For purposes of illustration, FIG. 2 shows adjacent character positions enclosed in dark lines, with a one-pixel spacing between adjacent horizontal character positions and a two-pixel spacing between adjacent vertical character positions.

Assume that, in the execution of a program to display alphanumeric characters on the display circuit 13, the microcomputer 11 is to display the character A in the 10th character position of display text line 5, shown as submatrix 25 in FIG. 2. Essentially, to write the character A into the 5 by 7 dot submatrix 25, each of the cross-hatched pixels in the submatrix 25 of FIG. 2 is turned on (made "black") in the pattern of the character A. To accomplish this, the microcomputer 11 computes the addresses for the pixels that make up the character A for the 10th character position on display text line 5 and then it generates the sequence of the addresses for the pixels that need to be turned on.

As indicated before, programming a microcomputer, such as an Intel 8051 microcomputer, to accomplish the above-described computations is well known to those skilled in the art of programming.

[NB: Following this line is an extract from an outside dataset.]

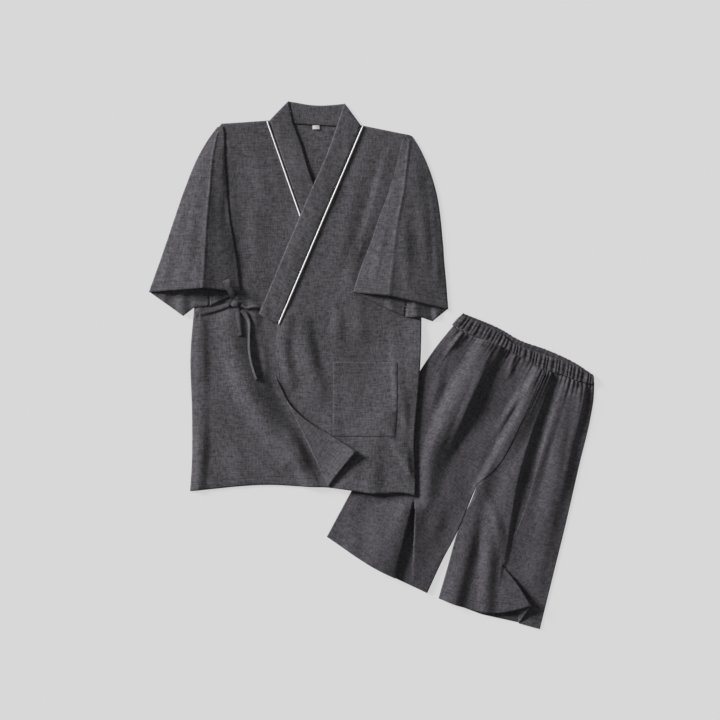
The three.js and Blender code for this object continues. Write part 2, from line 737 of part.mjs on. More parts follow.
const CENTRE_SEAM = table(['x', 'y'], [
  [363.5, -13.4],
  [315.2, -117.6],
  [255.4, -222.6],
  [221, -250.5],
]);
const RIGHT_INSEAM = table(['x', 'y'], [
  [172.5, -364],
  [150.6, -405],
  [116, -479],
]);
const LEFT_INSEAM = table(['x', 'y'], [
  [216.3, -266],
  [183.8, -340],
  [159.5, -424.2],
  [140.5, -490],
]);
const LEFT_LEG_OUTSIDE = table(['x', 'y'], [
  [465.8, -41],
  [465.6, -73],
  [458, -118],
  [437, -205],
  [405.5, -342],
  [383, -433],
  [353, -555],
]);
const RIGHT_LEG_HEM = table(['x', 'y'], [
  [-94.5, -361],
  [-6, -419],
  [116, -479],
]);
// The left leg's front hem is lifted clear of the floor and shows the back's hem below it.
const LEFT_FRONT_HEM = table(['x', 'y'], [
  [140.5, -490],
  [186, -507],
  [229, -518],
  [293, -516],
  [331, -508],
  [353, -555],
]);
const LEFT_BACK_HEM = table(['x', 'y'], [
  [140.5, -490],
  [231, -524],
  [308.5, -541],
  [353, -555],
]);

const SHORTS_FOLDS = table(FOLD_COLUMNS, [
  [233, 20, 120, -190, 8, -444, 0.0, 12.0, 12.0, 54, 22],
  [92, -262, 57, -350, 8, -444, 0.0, 6.0, 9.0, 60, 92],
  [260, 10, 214, -66, 160, -186, 0.0, 10.0, 0.0, 20, 50],
  [346, -30, 298, -122, 222, -264, 0.0, 13.0, 5.0, 42, 18],
  [368, -50, 312, -210, 276, -414, 0.0, 13.0, 3.0, 18, 58],
  [412, -60, 388, -229, 340, -460, 0.0, 10.0, 0.0, 32, 36],
  [214, -290, 200, -380, 172, -500, 0.0, 8.0, 8.0, 28, 44],
  [252, -280, 245, -390, 238, -530, 0.0, 9.4, 7.4, 20, 22],
]);
// The jacket's edges that lie on the shorts. The shorts' folds die away up to them.
const JACKET_OVER_SHORTS = table(['x', 'y'], [
  [104, 93],
  [101, -6],
  [96, -71],
  [88.6, -168],
  [91, -240],
  [90, -274],
  [7, -270],
  [-46, -263],
  [-134, -256],
]);
const FOLD_FADE = 36; // over this width

function shortsFrontBed(x, y) {
  const reach = Math.min(
    Math.abs(nearest(RIGHT_LEG_OUTSIDE, x, y).distance),
    Math.abs(nearest(LEFT_LEG_OUTSIDE, x, y).distance),
  );
  const loose = Math.min(1, reach / 25);
  const bare = smoothstep(-nearest(JACKET_OVER_SHORTS, x, y).distance, 2, FOLD_FADE);
  return WALL + SEAM + loose * (SHORTS_PUFF + bare * relief(SHORTS_FOLDS, x, y));
}

const shifted = (points, dx, dy) => points.map(({ x, y }) => ({ x: x + dx, y: y + dy }));

function leg(side, layer) {
  const front = layer === 'front';
  const waist = shifted(FRONT_WAIST, 0, -WAIST_STEP);
  const aside = side === 'right' ? -SEAM / 2 : SEAM / 2;
  const seamTop = { x: waist[CENTRE_AT].x + aside, y: waist[CENTRE_AT].y };
  const inseam = side === 'right' ? RIGHT_INSEAM : LEFT_INSEAM;
  const inner = straight([seamTop, ...shifted(CENTRE_SEAM.slice(1), aside, 0), ...inseam]);
  const outerPoints = side === 'right' ? RIGHT_LEG_OUTSIDE : LEFT_LEG_OUTSIDE;
  const leftHem = front ? LEFT_FRONT_HEM : LEFT_BACK_HEM;
  const place = side === 'right'
    ? patch({
      top: straight([...waist.slice(0, CENTRE_AT), seamTop]),
      bottom: straight(RIGHT_LEG_HEM),
      left: straight([waist[0], ...outerPoints.slice(1)]),
      right: inner,
    })
    : patch({
      top: straight([seamTop, ...waist.slice(CENTRE_AT + 1)]),
      bottom: straight(leftHem),
      left: inner,
      right: straight([waist.at(-1), ...outerPoints.slice(1)]),
    });
  const [columns, rows] = front ? [18, 17] : [3, 12];
  const bed = front ? shortsFrontBed : () => 0;
  piece(`shorts_${side}_leg_${layer}`, laid(gridOf(place, columns, rows), bed));
}

// The waistband's two runs. top is the edge at the waist and foot the edge sewn to the legs.
const WAIST_COLUMNS = ['topX', 'topY', 'footX', 'footY'];
const WAIST_FRONT = table(WAIST_COLUMNS, [
  [191.5, 105, 171, 82],
  [229.1, 86.1, 215, 61.2],
  [273.2, 65.1, 262, 43.8],
  [294.2, 46.8, 290, 30.0],
  [321.5, 35.7, 318, 13.7],
  [361.6, 21, 356, -8.5],
  [401.3, 9.2, 398, -20.2],
  [436.2, -6.3, 432, -33.6],
  [464, -24, 463, -40],
]);
const WAIST_BACK = table(WAIST_COLUMNS, [
  [464, -21, 462, -39.6],
  [430, 2.1, 424, -27],
  [369.8, 30.7, 360, 9],
  [306.8, 53.6, 297, 32],
  [273.2, 73.5, 263, 52],
  [192.5, 108, 172, 85],
]);

function waistband() {
  const lay = (run, z) => run.map((row) => range(3, (j) => new THREE.Vector3(
    lerp(row.topX, row.footX, j / 2),
    lerp(row.topY, row.footY, j / 2),
    z,
  )));
  const front = lay(WAIST_FRONT, BAND_FRONT_Z);
  const back = lay(WAIST_BACK, BAND / 2);
  const turn = (upper, lower, outward) => upper.map((p, j) => {
    const radius = (p.z - lower[j].z) / 2;
    const tip = p.clone().lerp(lower[j], 0.5);
    return tip.add(new THREE.Vector3(outward * radius * 0.9, -outward * radius * 0.43, 0));
  });
  const middle = [...front, turn(front.at(-1), back[0], 1), ...back, turn(front[0], back.at(-1), -1)];
  piece('shorts_waistband', rolled(middle, BAND, true));
}

// ---------------------------------------------------------------------------------------------------
// The set
// ---------------------------------------------------------------------------------------------------
jacketBack();
innerFront();
outerFront();
sleeve('jacket_right_sleeve', RIGHT_SLEEVE, sideAt(RIGHT_SIDE), (x, y) => innerFrontBed(x, y) + WALL);
sleeve('jacket_left_sleeve', LEFT_SLEEVE, sideAt(LEFT_SIDE), (x, y) => outerFrontBed(x, y) + WALL);
collar();
piping('jacket_left_piping', OUTER_PIPING, 1, (x, y) => outerFrontBed(x, y) + WALL);
piping('jacket_right_piping', INNER_PIPING, -1, (x, y) => innerFrontBed(x, y) + WALL);
pocket();
label();
tie('jacket_side_tie', SIDE_TIE);
tie('jacket_side_tie_loop', TIE_LOOP, LOOP_HEADING);
tie('jacket_side_tie_tail', SHORT_TAIL);
tie('jacket_front_tie', FRONT_TIE);
tie('jacket_front_tie_tail', LONG_TAIL);
knot();
for (const side of ['right', 'left']) {
  leg(side, 'back');
  leg(side, 'front');
}
waistband();

export default set;
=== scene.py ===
import math

import bpy
import numpy as np
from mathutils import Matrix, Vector


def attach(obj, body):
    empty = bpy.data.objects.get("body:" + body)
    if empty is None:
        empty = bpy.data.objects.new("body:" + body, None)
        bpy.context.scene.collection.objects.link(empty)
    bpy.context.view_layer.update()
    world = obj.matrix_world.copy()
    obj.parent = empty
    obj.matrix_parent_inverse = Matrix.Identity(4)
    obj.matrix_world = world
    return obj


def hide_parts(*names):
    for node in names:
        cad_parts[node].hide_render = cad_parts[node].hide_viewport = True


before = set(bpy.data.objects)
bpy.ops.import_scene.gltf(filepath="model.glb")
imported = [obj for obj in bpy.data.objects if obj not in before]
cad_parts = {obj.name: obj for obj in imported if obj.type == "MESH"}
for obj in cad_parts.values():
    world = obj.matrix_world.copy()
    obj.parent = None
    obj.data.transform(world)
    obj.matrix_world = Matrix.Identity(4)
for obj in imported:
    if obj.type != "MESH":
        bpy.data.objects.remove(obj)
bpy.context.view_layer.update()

# Jinbei set laid flat. Lengths are in millimetres until a mesh is made, in the frame of the CAD model: the
# set lies on z = 0, +Y runs from hem to collar and the wearer's left is on +X.
MM = 0.001

# ------------------------------------------------------------------------------------------------------
# Driving sizes, as in the CAD model
# ------------------------------------------------------------------------------------------------------
WALL = 1.2  # the CAD model's layer of cloth, for which the beds leave room
CLOTH = 0.8  # the layer of cloth drawn here
BAND = 1.8  # the folded collar and waistband
SEAM = 0.3  # clearance where two pieces are sewn together
AIR = 0.7  # air between layers that only lie on each other
LEG_LOFT = 8.6  # how far the shorts' leg lifts the jacket that lies on it
LEG_RAMP = 85  # over this width the jacket climbs on to the leg
OVERLAP_RAMP = 66  # over this width the outer front climbs on to the inner front
SIDE_SOFTENING = 14  # a panel leaves its side seam over this width
NECK_ALLOWANCE = 8  # the fronts run on under the collar by this much
COLLAR_END_Y = 60  # the inner front's collar stops above this height
PIPING_RADIUS = 1.7
TURN_RADIUS = 3.0  # roll of the turned-back front corner
TURN_LIFT = 9  # height of the turned corner's tip above its fold
TURN_REACH = 86  # from the fold to that tip
SLEEVE_ROLL = 1.6  # roll of the sleeve's outer fold
SLEEVE_FOOT = 26  # the sleeve's back layer drops off the jacket's side over this width
INNER_LIFT = 0.2  # the sleeve's inner fold lies this far above the layer of air under it
INNER_ROLL = 0.5  # roll of that fold, flatter than the outer one
OUTER_BOW = 0.58  # how nearly the sleeve is level with its crease half way out to the outer fold
TIE_WIDTH = 10
HEM = 20  # turned-up hems
HEM_STITCHES = HEM - 2.5
SHORTS_PUFF = 2.6  # air between the shorts' front and back
BAND_FRONT_Z = 6.0  # height of the waistband's front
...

Initially the microcomputer 11 locates the address of the beginning pixel in the upper left-hand corner of the 10th character position on display text line 5. This beginning pixel is located at address 39, 55 which is the 39th pixel down from the top of the display in the display circuit 13 and the 55th pixel horizontally from the left. The microcomputer 11 then determines from the pattern for the character A in its internal character ROM that the third pixel in the first line of the character A needs to be turned on. So the microcomputer 11 generates the associated address 39, 57 (row 39, column 57) for that third pixel and selectively strobes that address 39, 57 into the drive latch 17 and column address latch 15. These address signals along with the mode signals M1 and M1 /, as discussed above, cause the voltage translation circuits 25 and 27 and the drive circuits 31 to provide the proper voltages to the display circuit 13 to turn on the pixel located at address 39, 57 (row 39, column 57). After turning on the pixel at address 39, 57, the microcomputer 11 determines that there are no more pixels on the top line of the character A in the character ROM that need to be displayed. In the same manner, the microcomputer 11 then sequentially develops addresses 40, 56 and 40, 58 for the second line in the character A in the character ROM; 41, 55 and 41, 59 for the third line in the character A in the character ROM; and so on until addresses have been generated for the remaining picture elements to be turned on in the display circuit 13 for the character A in the submatrix 25. After all of the cross-hatched pixels in submatrix 25 of FIG. 2 have been selectively turned on, the character A is displayed.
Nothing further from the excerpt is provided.